Assurément, ce Rienzi, fera évènement unique, puisqu’il ne sera joué qu’en cet été 2026. Une main tendue aux œuvres du jeune Wagner d’avant le grand Wagner ? Certes Bayreuth les a croisées, mais toujours hors Festspielhaus, Les Fées à la Stadhalle, en 1967, suivie de La Défense d’aimer en 1972, les 2 dans le cadre des Rencontres Internationales de jeunesse de Herbert Barth, puis à nouveau, avec cette fois Rienzi, en 2013, en parallèle au Festival du bicentenaire.

Mais des 10 ouvrages du programme traditionnel à Bayreuth initialement annoncés, ne subsisteront que 3 cycles d’un Ring surnommé 10010110 – from Myth to code. Avec comme seul commentaire introductif de Markus Lobbes, le directeur le l’Académie pour le théâtre et le digital de Dortmund, la phrase sibylline : « Qu’arrive-i-il quand la scène elle-même commence à penser ? »  On pourra y entendre Thielemann dans la fosse et le Wotan de Michael Volle, la Brünnhilde de Camilla Nylund, la Fricka d’Anna Kissjudit, la Sieglinde d’Elza van den Heever, et Klaus-Florian Vogt alignant Loge, Siegmund et les 2 Siegfried, une prouesse encore jamais réalisée dans un cycle à Bayreuth.

Cette rencontre du numérique et de la partition pourrait aussi faire sensation, d’autant qu’il sera aussi réservé au seul été 2026.   

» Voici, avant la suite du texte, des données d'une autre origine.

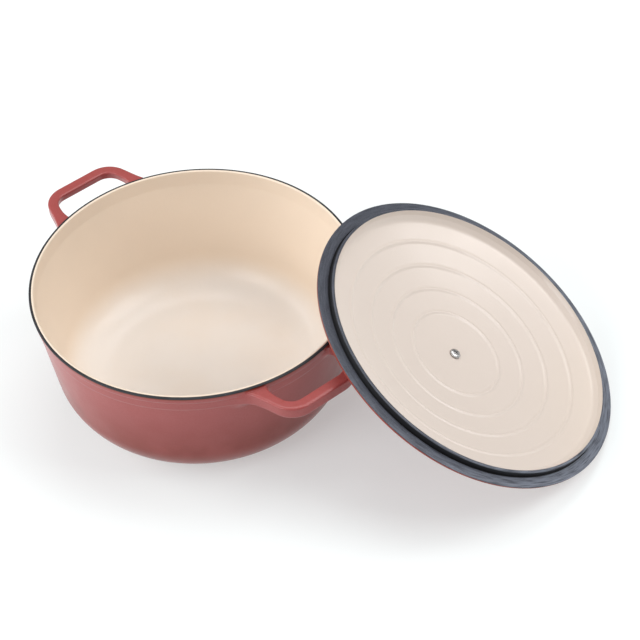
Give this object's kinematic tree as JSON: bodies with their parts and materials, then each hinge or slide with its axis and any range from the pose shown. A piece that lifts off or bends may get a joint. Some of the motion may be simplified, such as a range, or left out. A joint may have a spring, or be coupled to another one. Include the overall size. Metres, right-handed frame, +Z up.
{
  "type": "dutch oven",
  "caption": "Round enamelled cast iron pot with two loop handles, and a shallow domed lid with a round knob leaning open beside it.",
  "frame": {"origin": "centre of the pot's flat base, on the surface it stands on", "axes": "+Z up along the pot's axis, the two loop handles lie along +X and -X, and the lid leans on the rim towards +X +Y"},
  "size_m": [0.4808, 0.4161, 0.1513],
  "materials": {
    "bare_iron": "matte",
    "lid_iron": "matte",
    "rose_enamel": "gloss",
    "cream_enamel": "gloss",
    "knob_steel": "satin",
    "screw_steel": "polished"
  },
  "bodies": {
    "pot": {"pot_casting": "bare_iron", "pot_outer_enamel": "rose_enamel", "pot_inner_enamel": "cream_enamel"},
    "lid": {"lid_casting": "lid_iron", "lid_outer_enamel": "rose_enamel", "lid_inner_enamel": "cream_enamel", "knob": "knob_steel", "knob_screw": "screw_steel"}
  },
  "joints": [
    {"name": "lid_lift", "type": "slide", "parent": "pot", "child": "lid", "axis": [0, 0, 1], "range_m": [0, 0.16]}
  ]
}
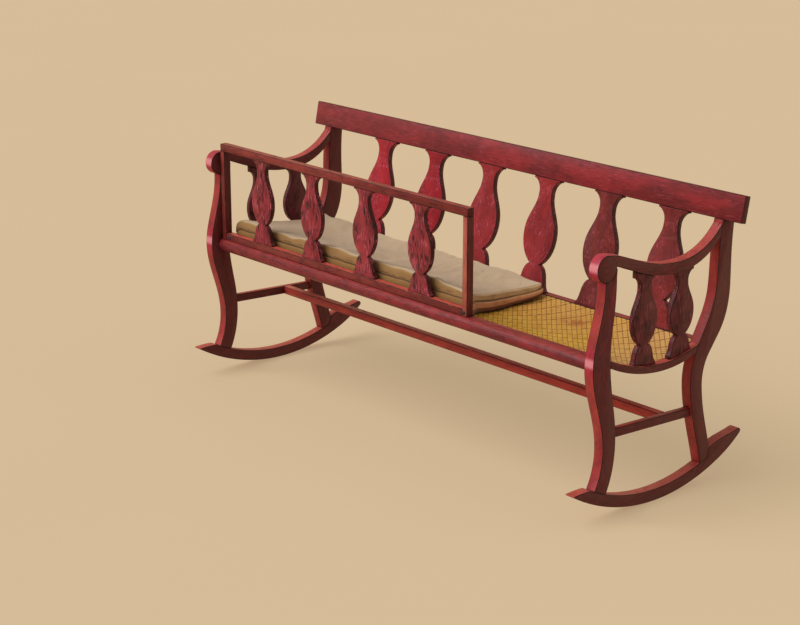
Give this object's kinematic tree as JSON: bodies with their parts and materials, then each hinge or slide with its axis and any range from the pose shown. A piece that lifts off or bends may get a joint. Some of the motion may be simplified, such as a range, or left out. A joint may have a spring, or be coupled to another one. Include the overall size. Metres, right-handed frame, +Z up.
{
  "type": "rocking bench",
  "caption": "Long wooden bench on two rockers, with a dished cane seat, scrolled arms, vase balusters, a lift-off cradle guard and a loose mattress.",
  "frame": {"origin": "on the floor, midway between the rocker tips and midway between the ends of the crest rail", "axes": "+X along the bench to the right of someone facing it, +Y from front to back, +Z up"},
  "size_m": [1.732, 0.65, 0.788],
  "materials": {
    "painted_wood": "satin",
    "bare_wood": "matte",
    "cane": "satin",
    "ticking": "matte"
  },
  "bodies": {
    "root": {"arm_baluster_front_left": "painted_wood", "arm_baluster_front_right": "painted_wood", "arm_baluster_rear_left": "painted_wood", "arm_baluster_rear_right": "painted_wood", "arm_left": "painted_wood", "arm_right": "painted_wood", "back_baluster_1": "painted_wood", "back_baluster_2": "painted_wood", "back_baluster_3": "painted_wood", "back_baluster_4": "painted_wood", "back_baluster_5": "painted_wood", "back_baluster_6": "painted_wood", "cane_seat": "cane", "crest_pins": "bare_wood", "crest_rail": "painted_wood", "front_post_left": "painted_wood", "front_post_right": "painted_wood", "front_seat_rail": "painted_wood", "long_stretcher": "painted_wood", "rear_post_left": "painted_wood", "rear_post_right": "painted_wood", "rear_seat_rail": "painted_wood", "rocker_left": "painted_wood", "rocker_right": "painted_wood", "seat_brace_left": "painted_wood", "seat_brace_right": "painted_wood", "side_seat_rail_left": "painted_wood", "side_seat_rail_right": "painted_wood", "side_stretcher_left": "painted_wood", "side_stretcher_right": "painted_wood"},
    "guard": {"guard_baluster_1": "painted_wood", "guard_baluster_2": "painted_wood", "guard_baluster_3": "painted_wood", "guard_baluster_4": "painted_wood", "guard_bottom_rail": "painted_wood", "guard_pegs": "bare_wood", "guard_stile_left": "painted_wood", "guard_stile_right": "painted_wood", "guard_top_rail": "painted_wood"},
    "mattress": {"mattress": "ticking"}
  },
  "joints": [
    {"name": "guard_lift", "type": "slide", "parent": "root", "child": "guard", "axis": [0, 0, 1], "range_m": [0, 0.082]},
    {"name": "mattress_lift", "type": "slide", "parent": "root", "child": "mattress", "axis": [0, 0, 1], "range_m": [0, 0.45]}
  ]
}
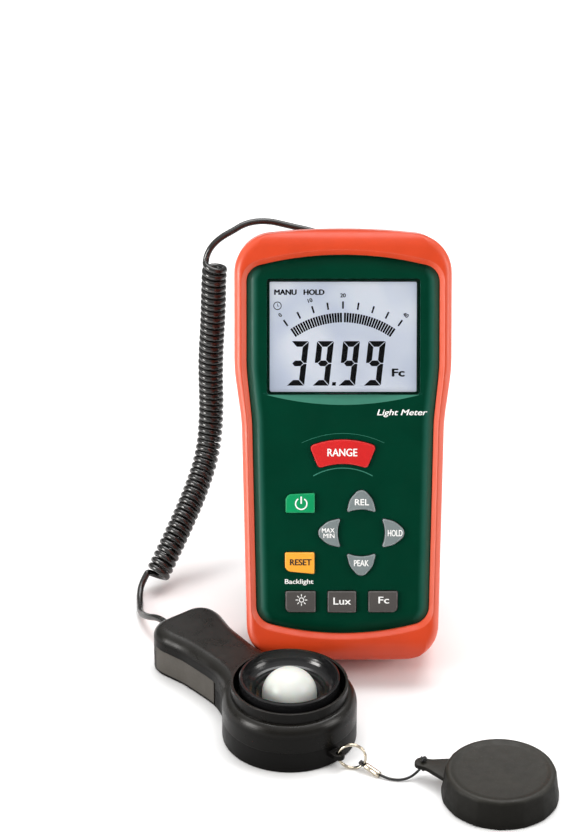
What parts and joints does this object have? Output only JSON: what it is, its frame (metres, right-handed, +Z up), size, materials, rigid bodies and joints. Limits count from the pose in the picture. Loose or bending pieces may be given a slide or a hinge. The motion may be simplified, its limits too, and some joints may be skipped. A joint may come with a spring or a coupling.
{
  "type": "light meter",
  "caption": "Hand-held digital light meter in a rubber boot on its tilt stand, with a domed light sensor on a curly cord and a sensor cap on a lanyard.",
  "frame": {"origin": "middle of the flat foot on the boot's lower rear edge, on the surface that the meter stands on", "axes": "+Z up, the display faces -Y and leans back by 25 degrees, +X to the reader's right"},
  "size_m": [0.1444, 0.1942, 0.1445],
  "materials": {
    "boot_rubber": "satin",
    "case_green": "satin",
    "steel": "satin",
    "window": "gloss",
    "lcd": "satin",
    "white_plastic": "matte",
    "elastomer": "matte",
    "board": "satin",
    "chip": "satin",
    "battery_can": "satin",
    "black_plastic": "satin",
    "wire": "gloss",
    "black_rubber": "matte",
    "key_red": "satin",
    "key_green": "satin",
    "key_yellow": "satin",
    "key_grey": "satin",
    "key_dark": "satin",
    "cord": "gloss",
    "sensor_black": "satin",
    "cup_black": "gloss",
    "dome_white": "satin",
    "filter": "gloss",
    "grip": "matte",
    "nickel": "polished",
    "string": "matte",
    "cap_rubber": "matte"
  },
  "bodies": {
    "meter": {"rubber_boot": "boot_rubber", "front_case": "case_green", "rear_case": "case_green", "window_lens": "window", "lcd_glass": "lcd", "lcd_frame": "white_plastic", "backlight_panel": "white_plastic", "zebra_strips": "elastomer", "main_board": "board", "controller_chip": "chip", "keypad_mat": "elastomer", "battery": "battery_can", "battery_snap": "black_plastic", "battery_leads": "wire", "case_screws": "steel", "board_screws": "steel", "cord_gland": "black_rubber", "stand_pin": "steel", "cord_upper_lead": "cord", "cord_coil": "cord", "cord_lower_lead": "cord"},
    "stand": {"tilt_stand": "case_green"},
    "door": {"battery_door": "case_green", "door_screw": "steel"},
    "sensor": {"probe_shell": "sensor_black", "probe_base": "sensor_black", "sensor_cup": "cup_black", "diffuser_dome": "dome_white", "light_filter": "filter", "photodiode": "chip", "sensor_board": "board", "grip_inserts": "grip", "probe_screws": "steel", "probe_gland": "black_rubber", "split_ring": "nickel", "lanyard_loop": "string", "lanyard_ferrule": "nickel", "lanyard_cord": "string"},
    "cap": {"sensor_cap": "cap_rubber", "lanyard_knots": "string"},
    "key_range": {"key_range": "key_red"},
    "key_power": {"key_power": "key_green"},
    "key_reset": {"key_reset": "key_yellow"},
    "key_relative": {"key_relative": "key_grey"},
    "key_max_min": {"key_max_min": "key_grey"},
    "key_hold": {"key_hold": "key_grey"},
    "key_peak": {"key_peak": "key_grey"},
    "key_backlight": {"key_backlight": "key_dark"},
    "key_lux": {"key_lux": "key_dark"},
    "key_footcandle": {"key_footcandle": "key_dark"}
  },
  "joints": [
    {"name": "press_range", "type": "slide", "parent": "meter", "child": "key_range", "axis": [0, 0.9063, -0.4226], "range_m": [0, 0.0008], "stiffness_N_per_m": 300},
    {"name": "press_power", "type": "slide", "parent": "meter", "child": "key_power", "axis": [0, 0.9063, -0.4226], "range_m": [0, 0.0008], "stiffness_N_per_m": 300},
    {"name": "press_reset", "type": "slide", "parent": "meter", "child": "key_reset", "axis": [0, 0.9063, -0.4226], "range_m": [0, 0.0008], "stiffness_N_per_m": 300},
    {"name": "press_relative", "type": "slide", "parent": "meter", "child": "key_relative", "axis": [0, 0.9063, -0.4226], "range_m": [0, 0.0008], "stiffness_N_per_m": 300},
    {"name": "press_max_min", "type": "slide", "parent": "meter", "child": "key_max_min", "axis": [0, 0.9063, -0.4226], "range_m": [0, 0.0008], "stiffness_N_per_m": 300},
    {"name": "press_hold", "type": "slide", "parent": "meter", "child": "key_hold", "axis": [0, 0.9063, -0.4226], "range_m": [0, 0.0008], "stiffness_N_per_m": 300},
    {"name": "press_peak", "type": "slide", "parent": "meter", "child": "key_peak", "axis": [0, 0.9063, -0.4226], "range_m": [0, 0.0008], "stiffness_N_per_m": 300},
    {"name": "press_backlight", "type": "slide", "parent": "meter", "child": "key_backlight", "axis": [0, 0.9063, -0.4226], "range_m": [0, 0.0008], "stiffness_N_per_m": 300},
    {"name": "press_lux", "type": "slide", "parent": "meter", "child": "key_lux", "axis": [0, 0.9063, -0.4226], "range_m": [0, 0.0008], "stiffness_N_per_m": 300},
    {"name": "press_footcandle", "type": "slide", "parent": "meter", "child": "key_footcandle", "axis": [0, 0.9063, -0.4226], "range_m": [0, 0.0008], "stiffness_N_per_m": 300},
    {"name": "stand_hinge", "type": "hinge", "parent": "meter", "child": "stand", "pos_m": [0, 0.04404, 0.07923], "axis": [1, 0, 0], "range_deg": [-42.6, 0]},
    {"name": "door_lift", "type": "slide", "parent": "meter", "child": "door", "axis": [0, 0.9063, -0.4226], "range_m": [0, 0.012]},
    {"name": "sensor_pull", "type": "slide", "parent": "meter", "child": "sensor", "axis": [-0.35, -0.9367, 0], "range_m": [0, 0.06], "deforming": ["cord_coil", "cord_lower_lead"]},
    {"name": "cap_lift", "type": "slide", "parent": "sensor", "child": "cap", "axis": [0, 0, 1], "range_m": [0, 0.012], "deforming": ["lanyard_cord"]}
  ]
}
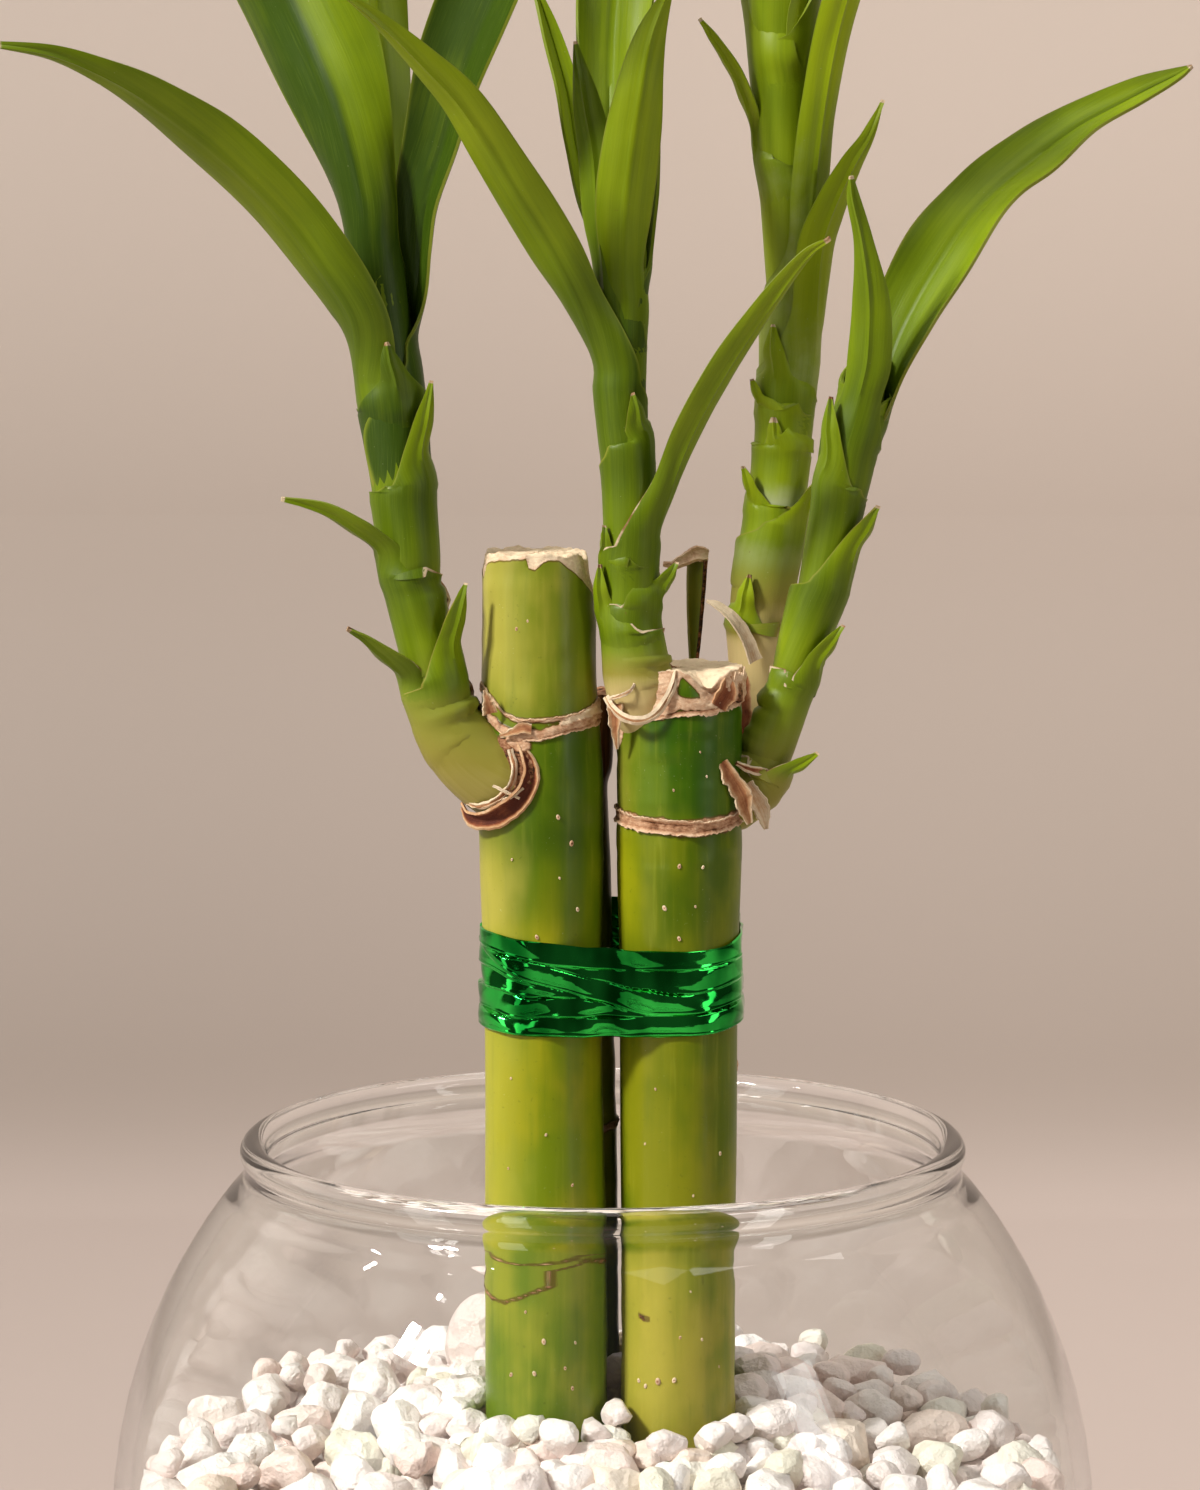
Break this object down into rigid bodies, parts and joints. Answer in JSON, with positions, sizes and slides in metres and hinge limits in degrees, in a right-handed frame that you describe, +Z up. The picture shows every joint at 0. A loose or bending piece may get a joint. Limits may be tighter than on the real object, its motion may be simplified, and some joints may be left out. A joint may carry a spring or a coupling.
{
  "type": "lucky bamboo in a glass bowl",
  "caption": "Cut lucky bamboo canes with leafy side shoots, tied with a metallic foil band and standing in white pebbles in a round clear glass bowl.",
  "frame": {"origin": "centre of the bowl's flat underside", "axes": "+Z up along the bowl's axis, +X to the right and -Y towards the front, from where the picture was taken"},
  "size_m": [0.1628, 0.139, 0.348],
  "materials": {
    "glass": "clear, polished",
    "pebbles": "matt tumbled marble",
    "cane": "waxy green rind, satin",
    "cane_back": "waxy rind drying to brown, satin",
    "leaf": "satin living leaf",
    "dry_sheath": "dry and papery",
    "foil": "crumpled metallic green foil"
  },
  "bodies": {
    "root": {"bowl": "glass", "gravel": "pebbles", "cane_left": "cane", "cane_right": "cane", "cane_back_left": "cane_back", "cane_back_right": "cane_back", "tie_band": "foil", "shoot_left": "leaf", "shoot_middle": "leaf", "shoot_back": "leaf", "shoot_right": "leaf", "collar_left": "dry_sheath", "collar_middle": "dry_sheath", "collar_back": "dry_sheath", "collar_right": "dry_sheath"}
  },
  "joints": []
}
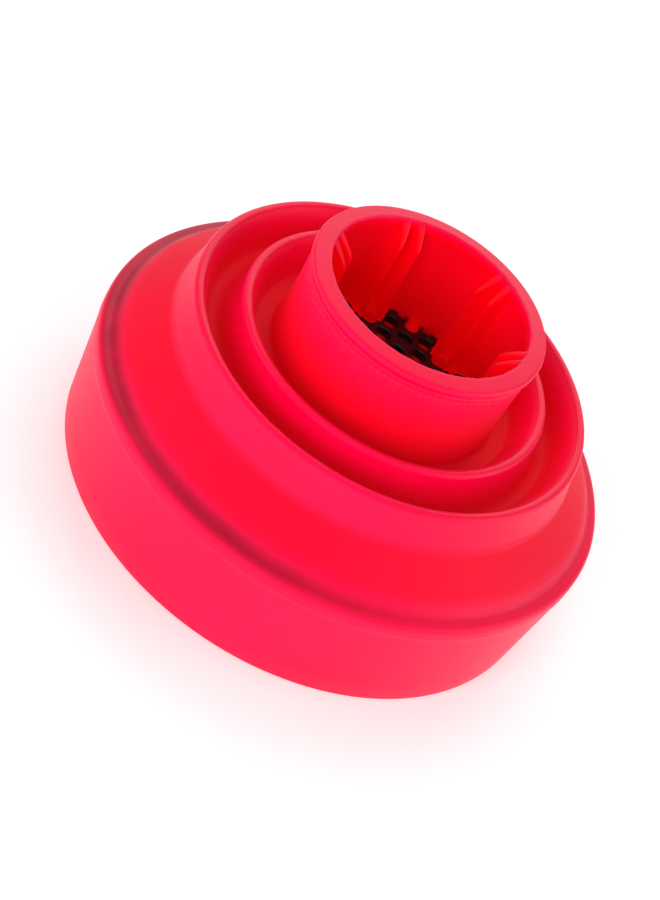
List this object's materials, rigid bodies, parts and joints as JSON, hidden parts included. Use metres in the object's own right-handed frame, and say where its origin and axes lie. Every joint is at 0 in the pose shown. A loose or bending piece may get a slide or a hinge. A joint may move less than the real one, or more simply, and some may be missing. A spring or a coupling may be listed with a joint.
{
  "type": "hair dryer diffuser",
  "caption": "Collapsible silicone hair-dryer diffuser: a gripping collar rises on rolling folds above a wide bowl that holds a perforated plate with hollow fingers.",
  "frame": {"origin": "centre of the front rim, on the surface that the rim stands on", "axes": "+Z along the air path towards the dryer; +Y through a notched lug of the grille"},
  "size_m": [0.13, 0.13, 0.0705],
  "materials": {
    "red_silicone": "satin moulded silicone",
    "grille_plastic": "glossy moulded nylon",
    "finger_plastic": "satin moulded nylon"
  },
  "bodies": {
    "bowl": {"bowl_skirt": "red_silicone", "shoulder_cone": "red_silicone", "outer_fold_ring": "red_silicone", "fold_web": "red_silicone", "plate_seat_lip": "red_silicone", "finger_plate": "finger_plastic", "centre_finger": "finger_plastic", "inner_fingers": "finger_plastic", "middle_fingers": "finger_plastic", "outer_fingers": "finger_plastic"},
    "inner_fold": {"inner_fold_ring": "red_silicone", "collar_web": "red_silicone"},
    "collar": {"collar_sleeve": "red_silicone", "grip_fin_pair_1": "red_silicone", "grip_fin_pair_2": "red_silicone", "grip_fin_pair_3": "red_silicone", "grip_fin_pair_4": "red_silicone", "grip_fin_pair_5": "red_silicone", "grip_fin_pair_6": "red_silicone", "collar_keys": "red_silicone", "grille_seat": "red_silicone", "throat_grille": "grille_plastic"}
  },
  "joints": [
    {"name": "inner_fold_rise", "type": "slide", "parent": "bowl", "child": "inner_fold", "axis": [0, 0, 1], "range_m": [0, 0.0172], "deforming": ["fold_web"]},
    {"name": "collar_rise", "type": "slide", "parent": "inner_fold", "child": "collar", "axis": [0, 0, 1], "range_m": [0, 0.0166], "deforming": ["collar_web"]}
  ]
}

S’ajouteront, les 29 juillet et 6, 18 et 23 août, quatre représentations du Hollandais volant vengeur voulu par Dmitri Tcherniakov, toujours dirigé par Oksana Lyniv, avec le Hollandais de Nicolas Brownlee, le drôlatique Wotan de Munich actuellement, le Daland de Mika Kares et le retour à Senta, mais pour 2 soirs seulement, d’Asmik Grigorian, qui en avait été la première interprète en 2021. Et quatre autres, du Parsifal imagé en version augmentée par Jay Schieb voici 2 ans, dirigé par Pablo Heras-Casado, avec Andreas Schager (Parsifal), Miina-Lisa Värelä (Kundry), Michael Volle (Amfortas), et Georg Zeppenfeld (Gurnemanz), les 31 juillet, 10, 20 et 25 août. Dans les deux cas, rien de vraiment neuf, contrairement au retour aux origines que symbolise Rienzi et à ce Ring qui pourrait ouvrir une nouvelle ère.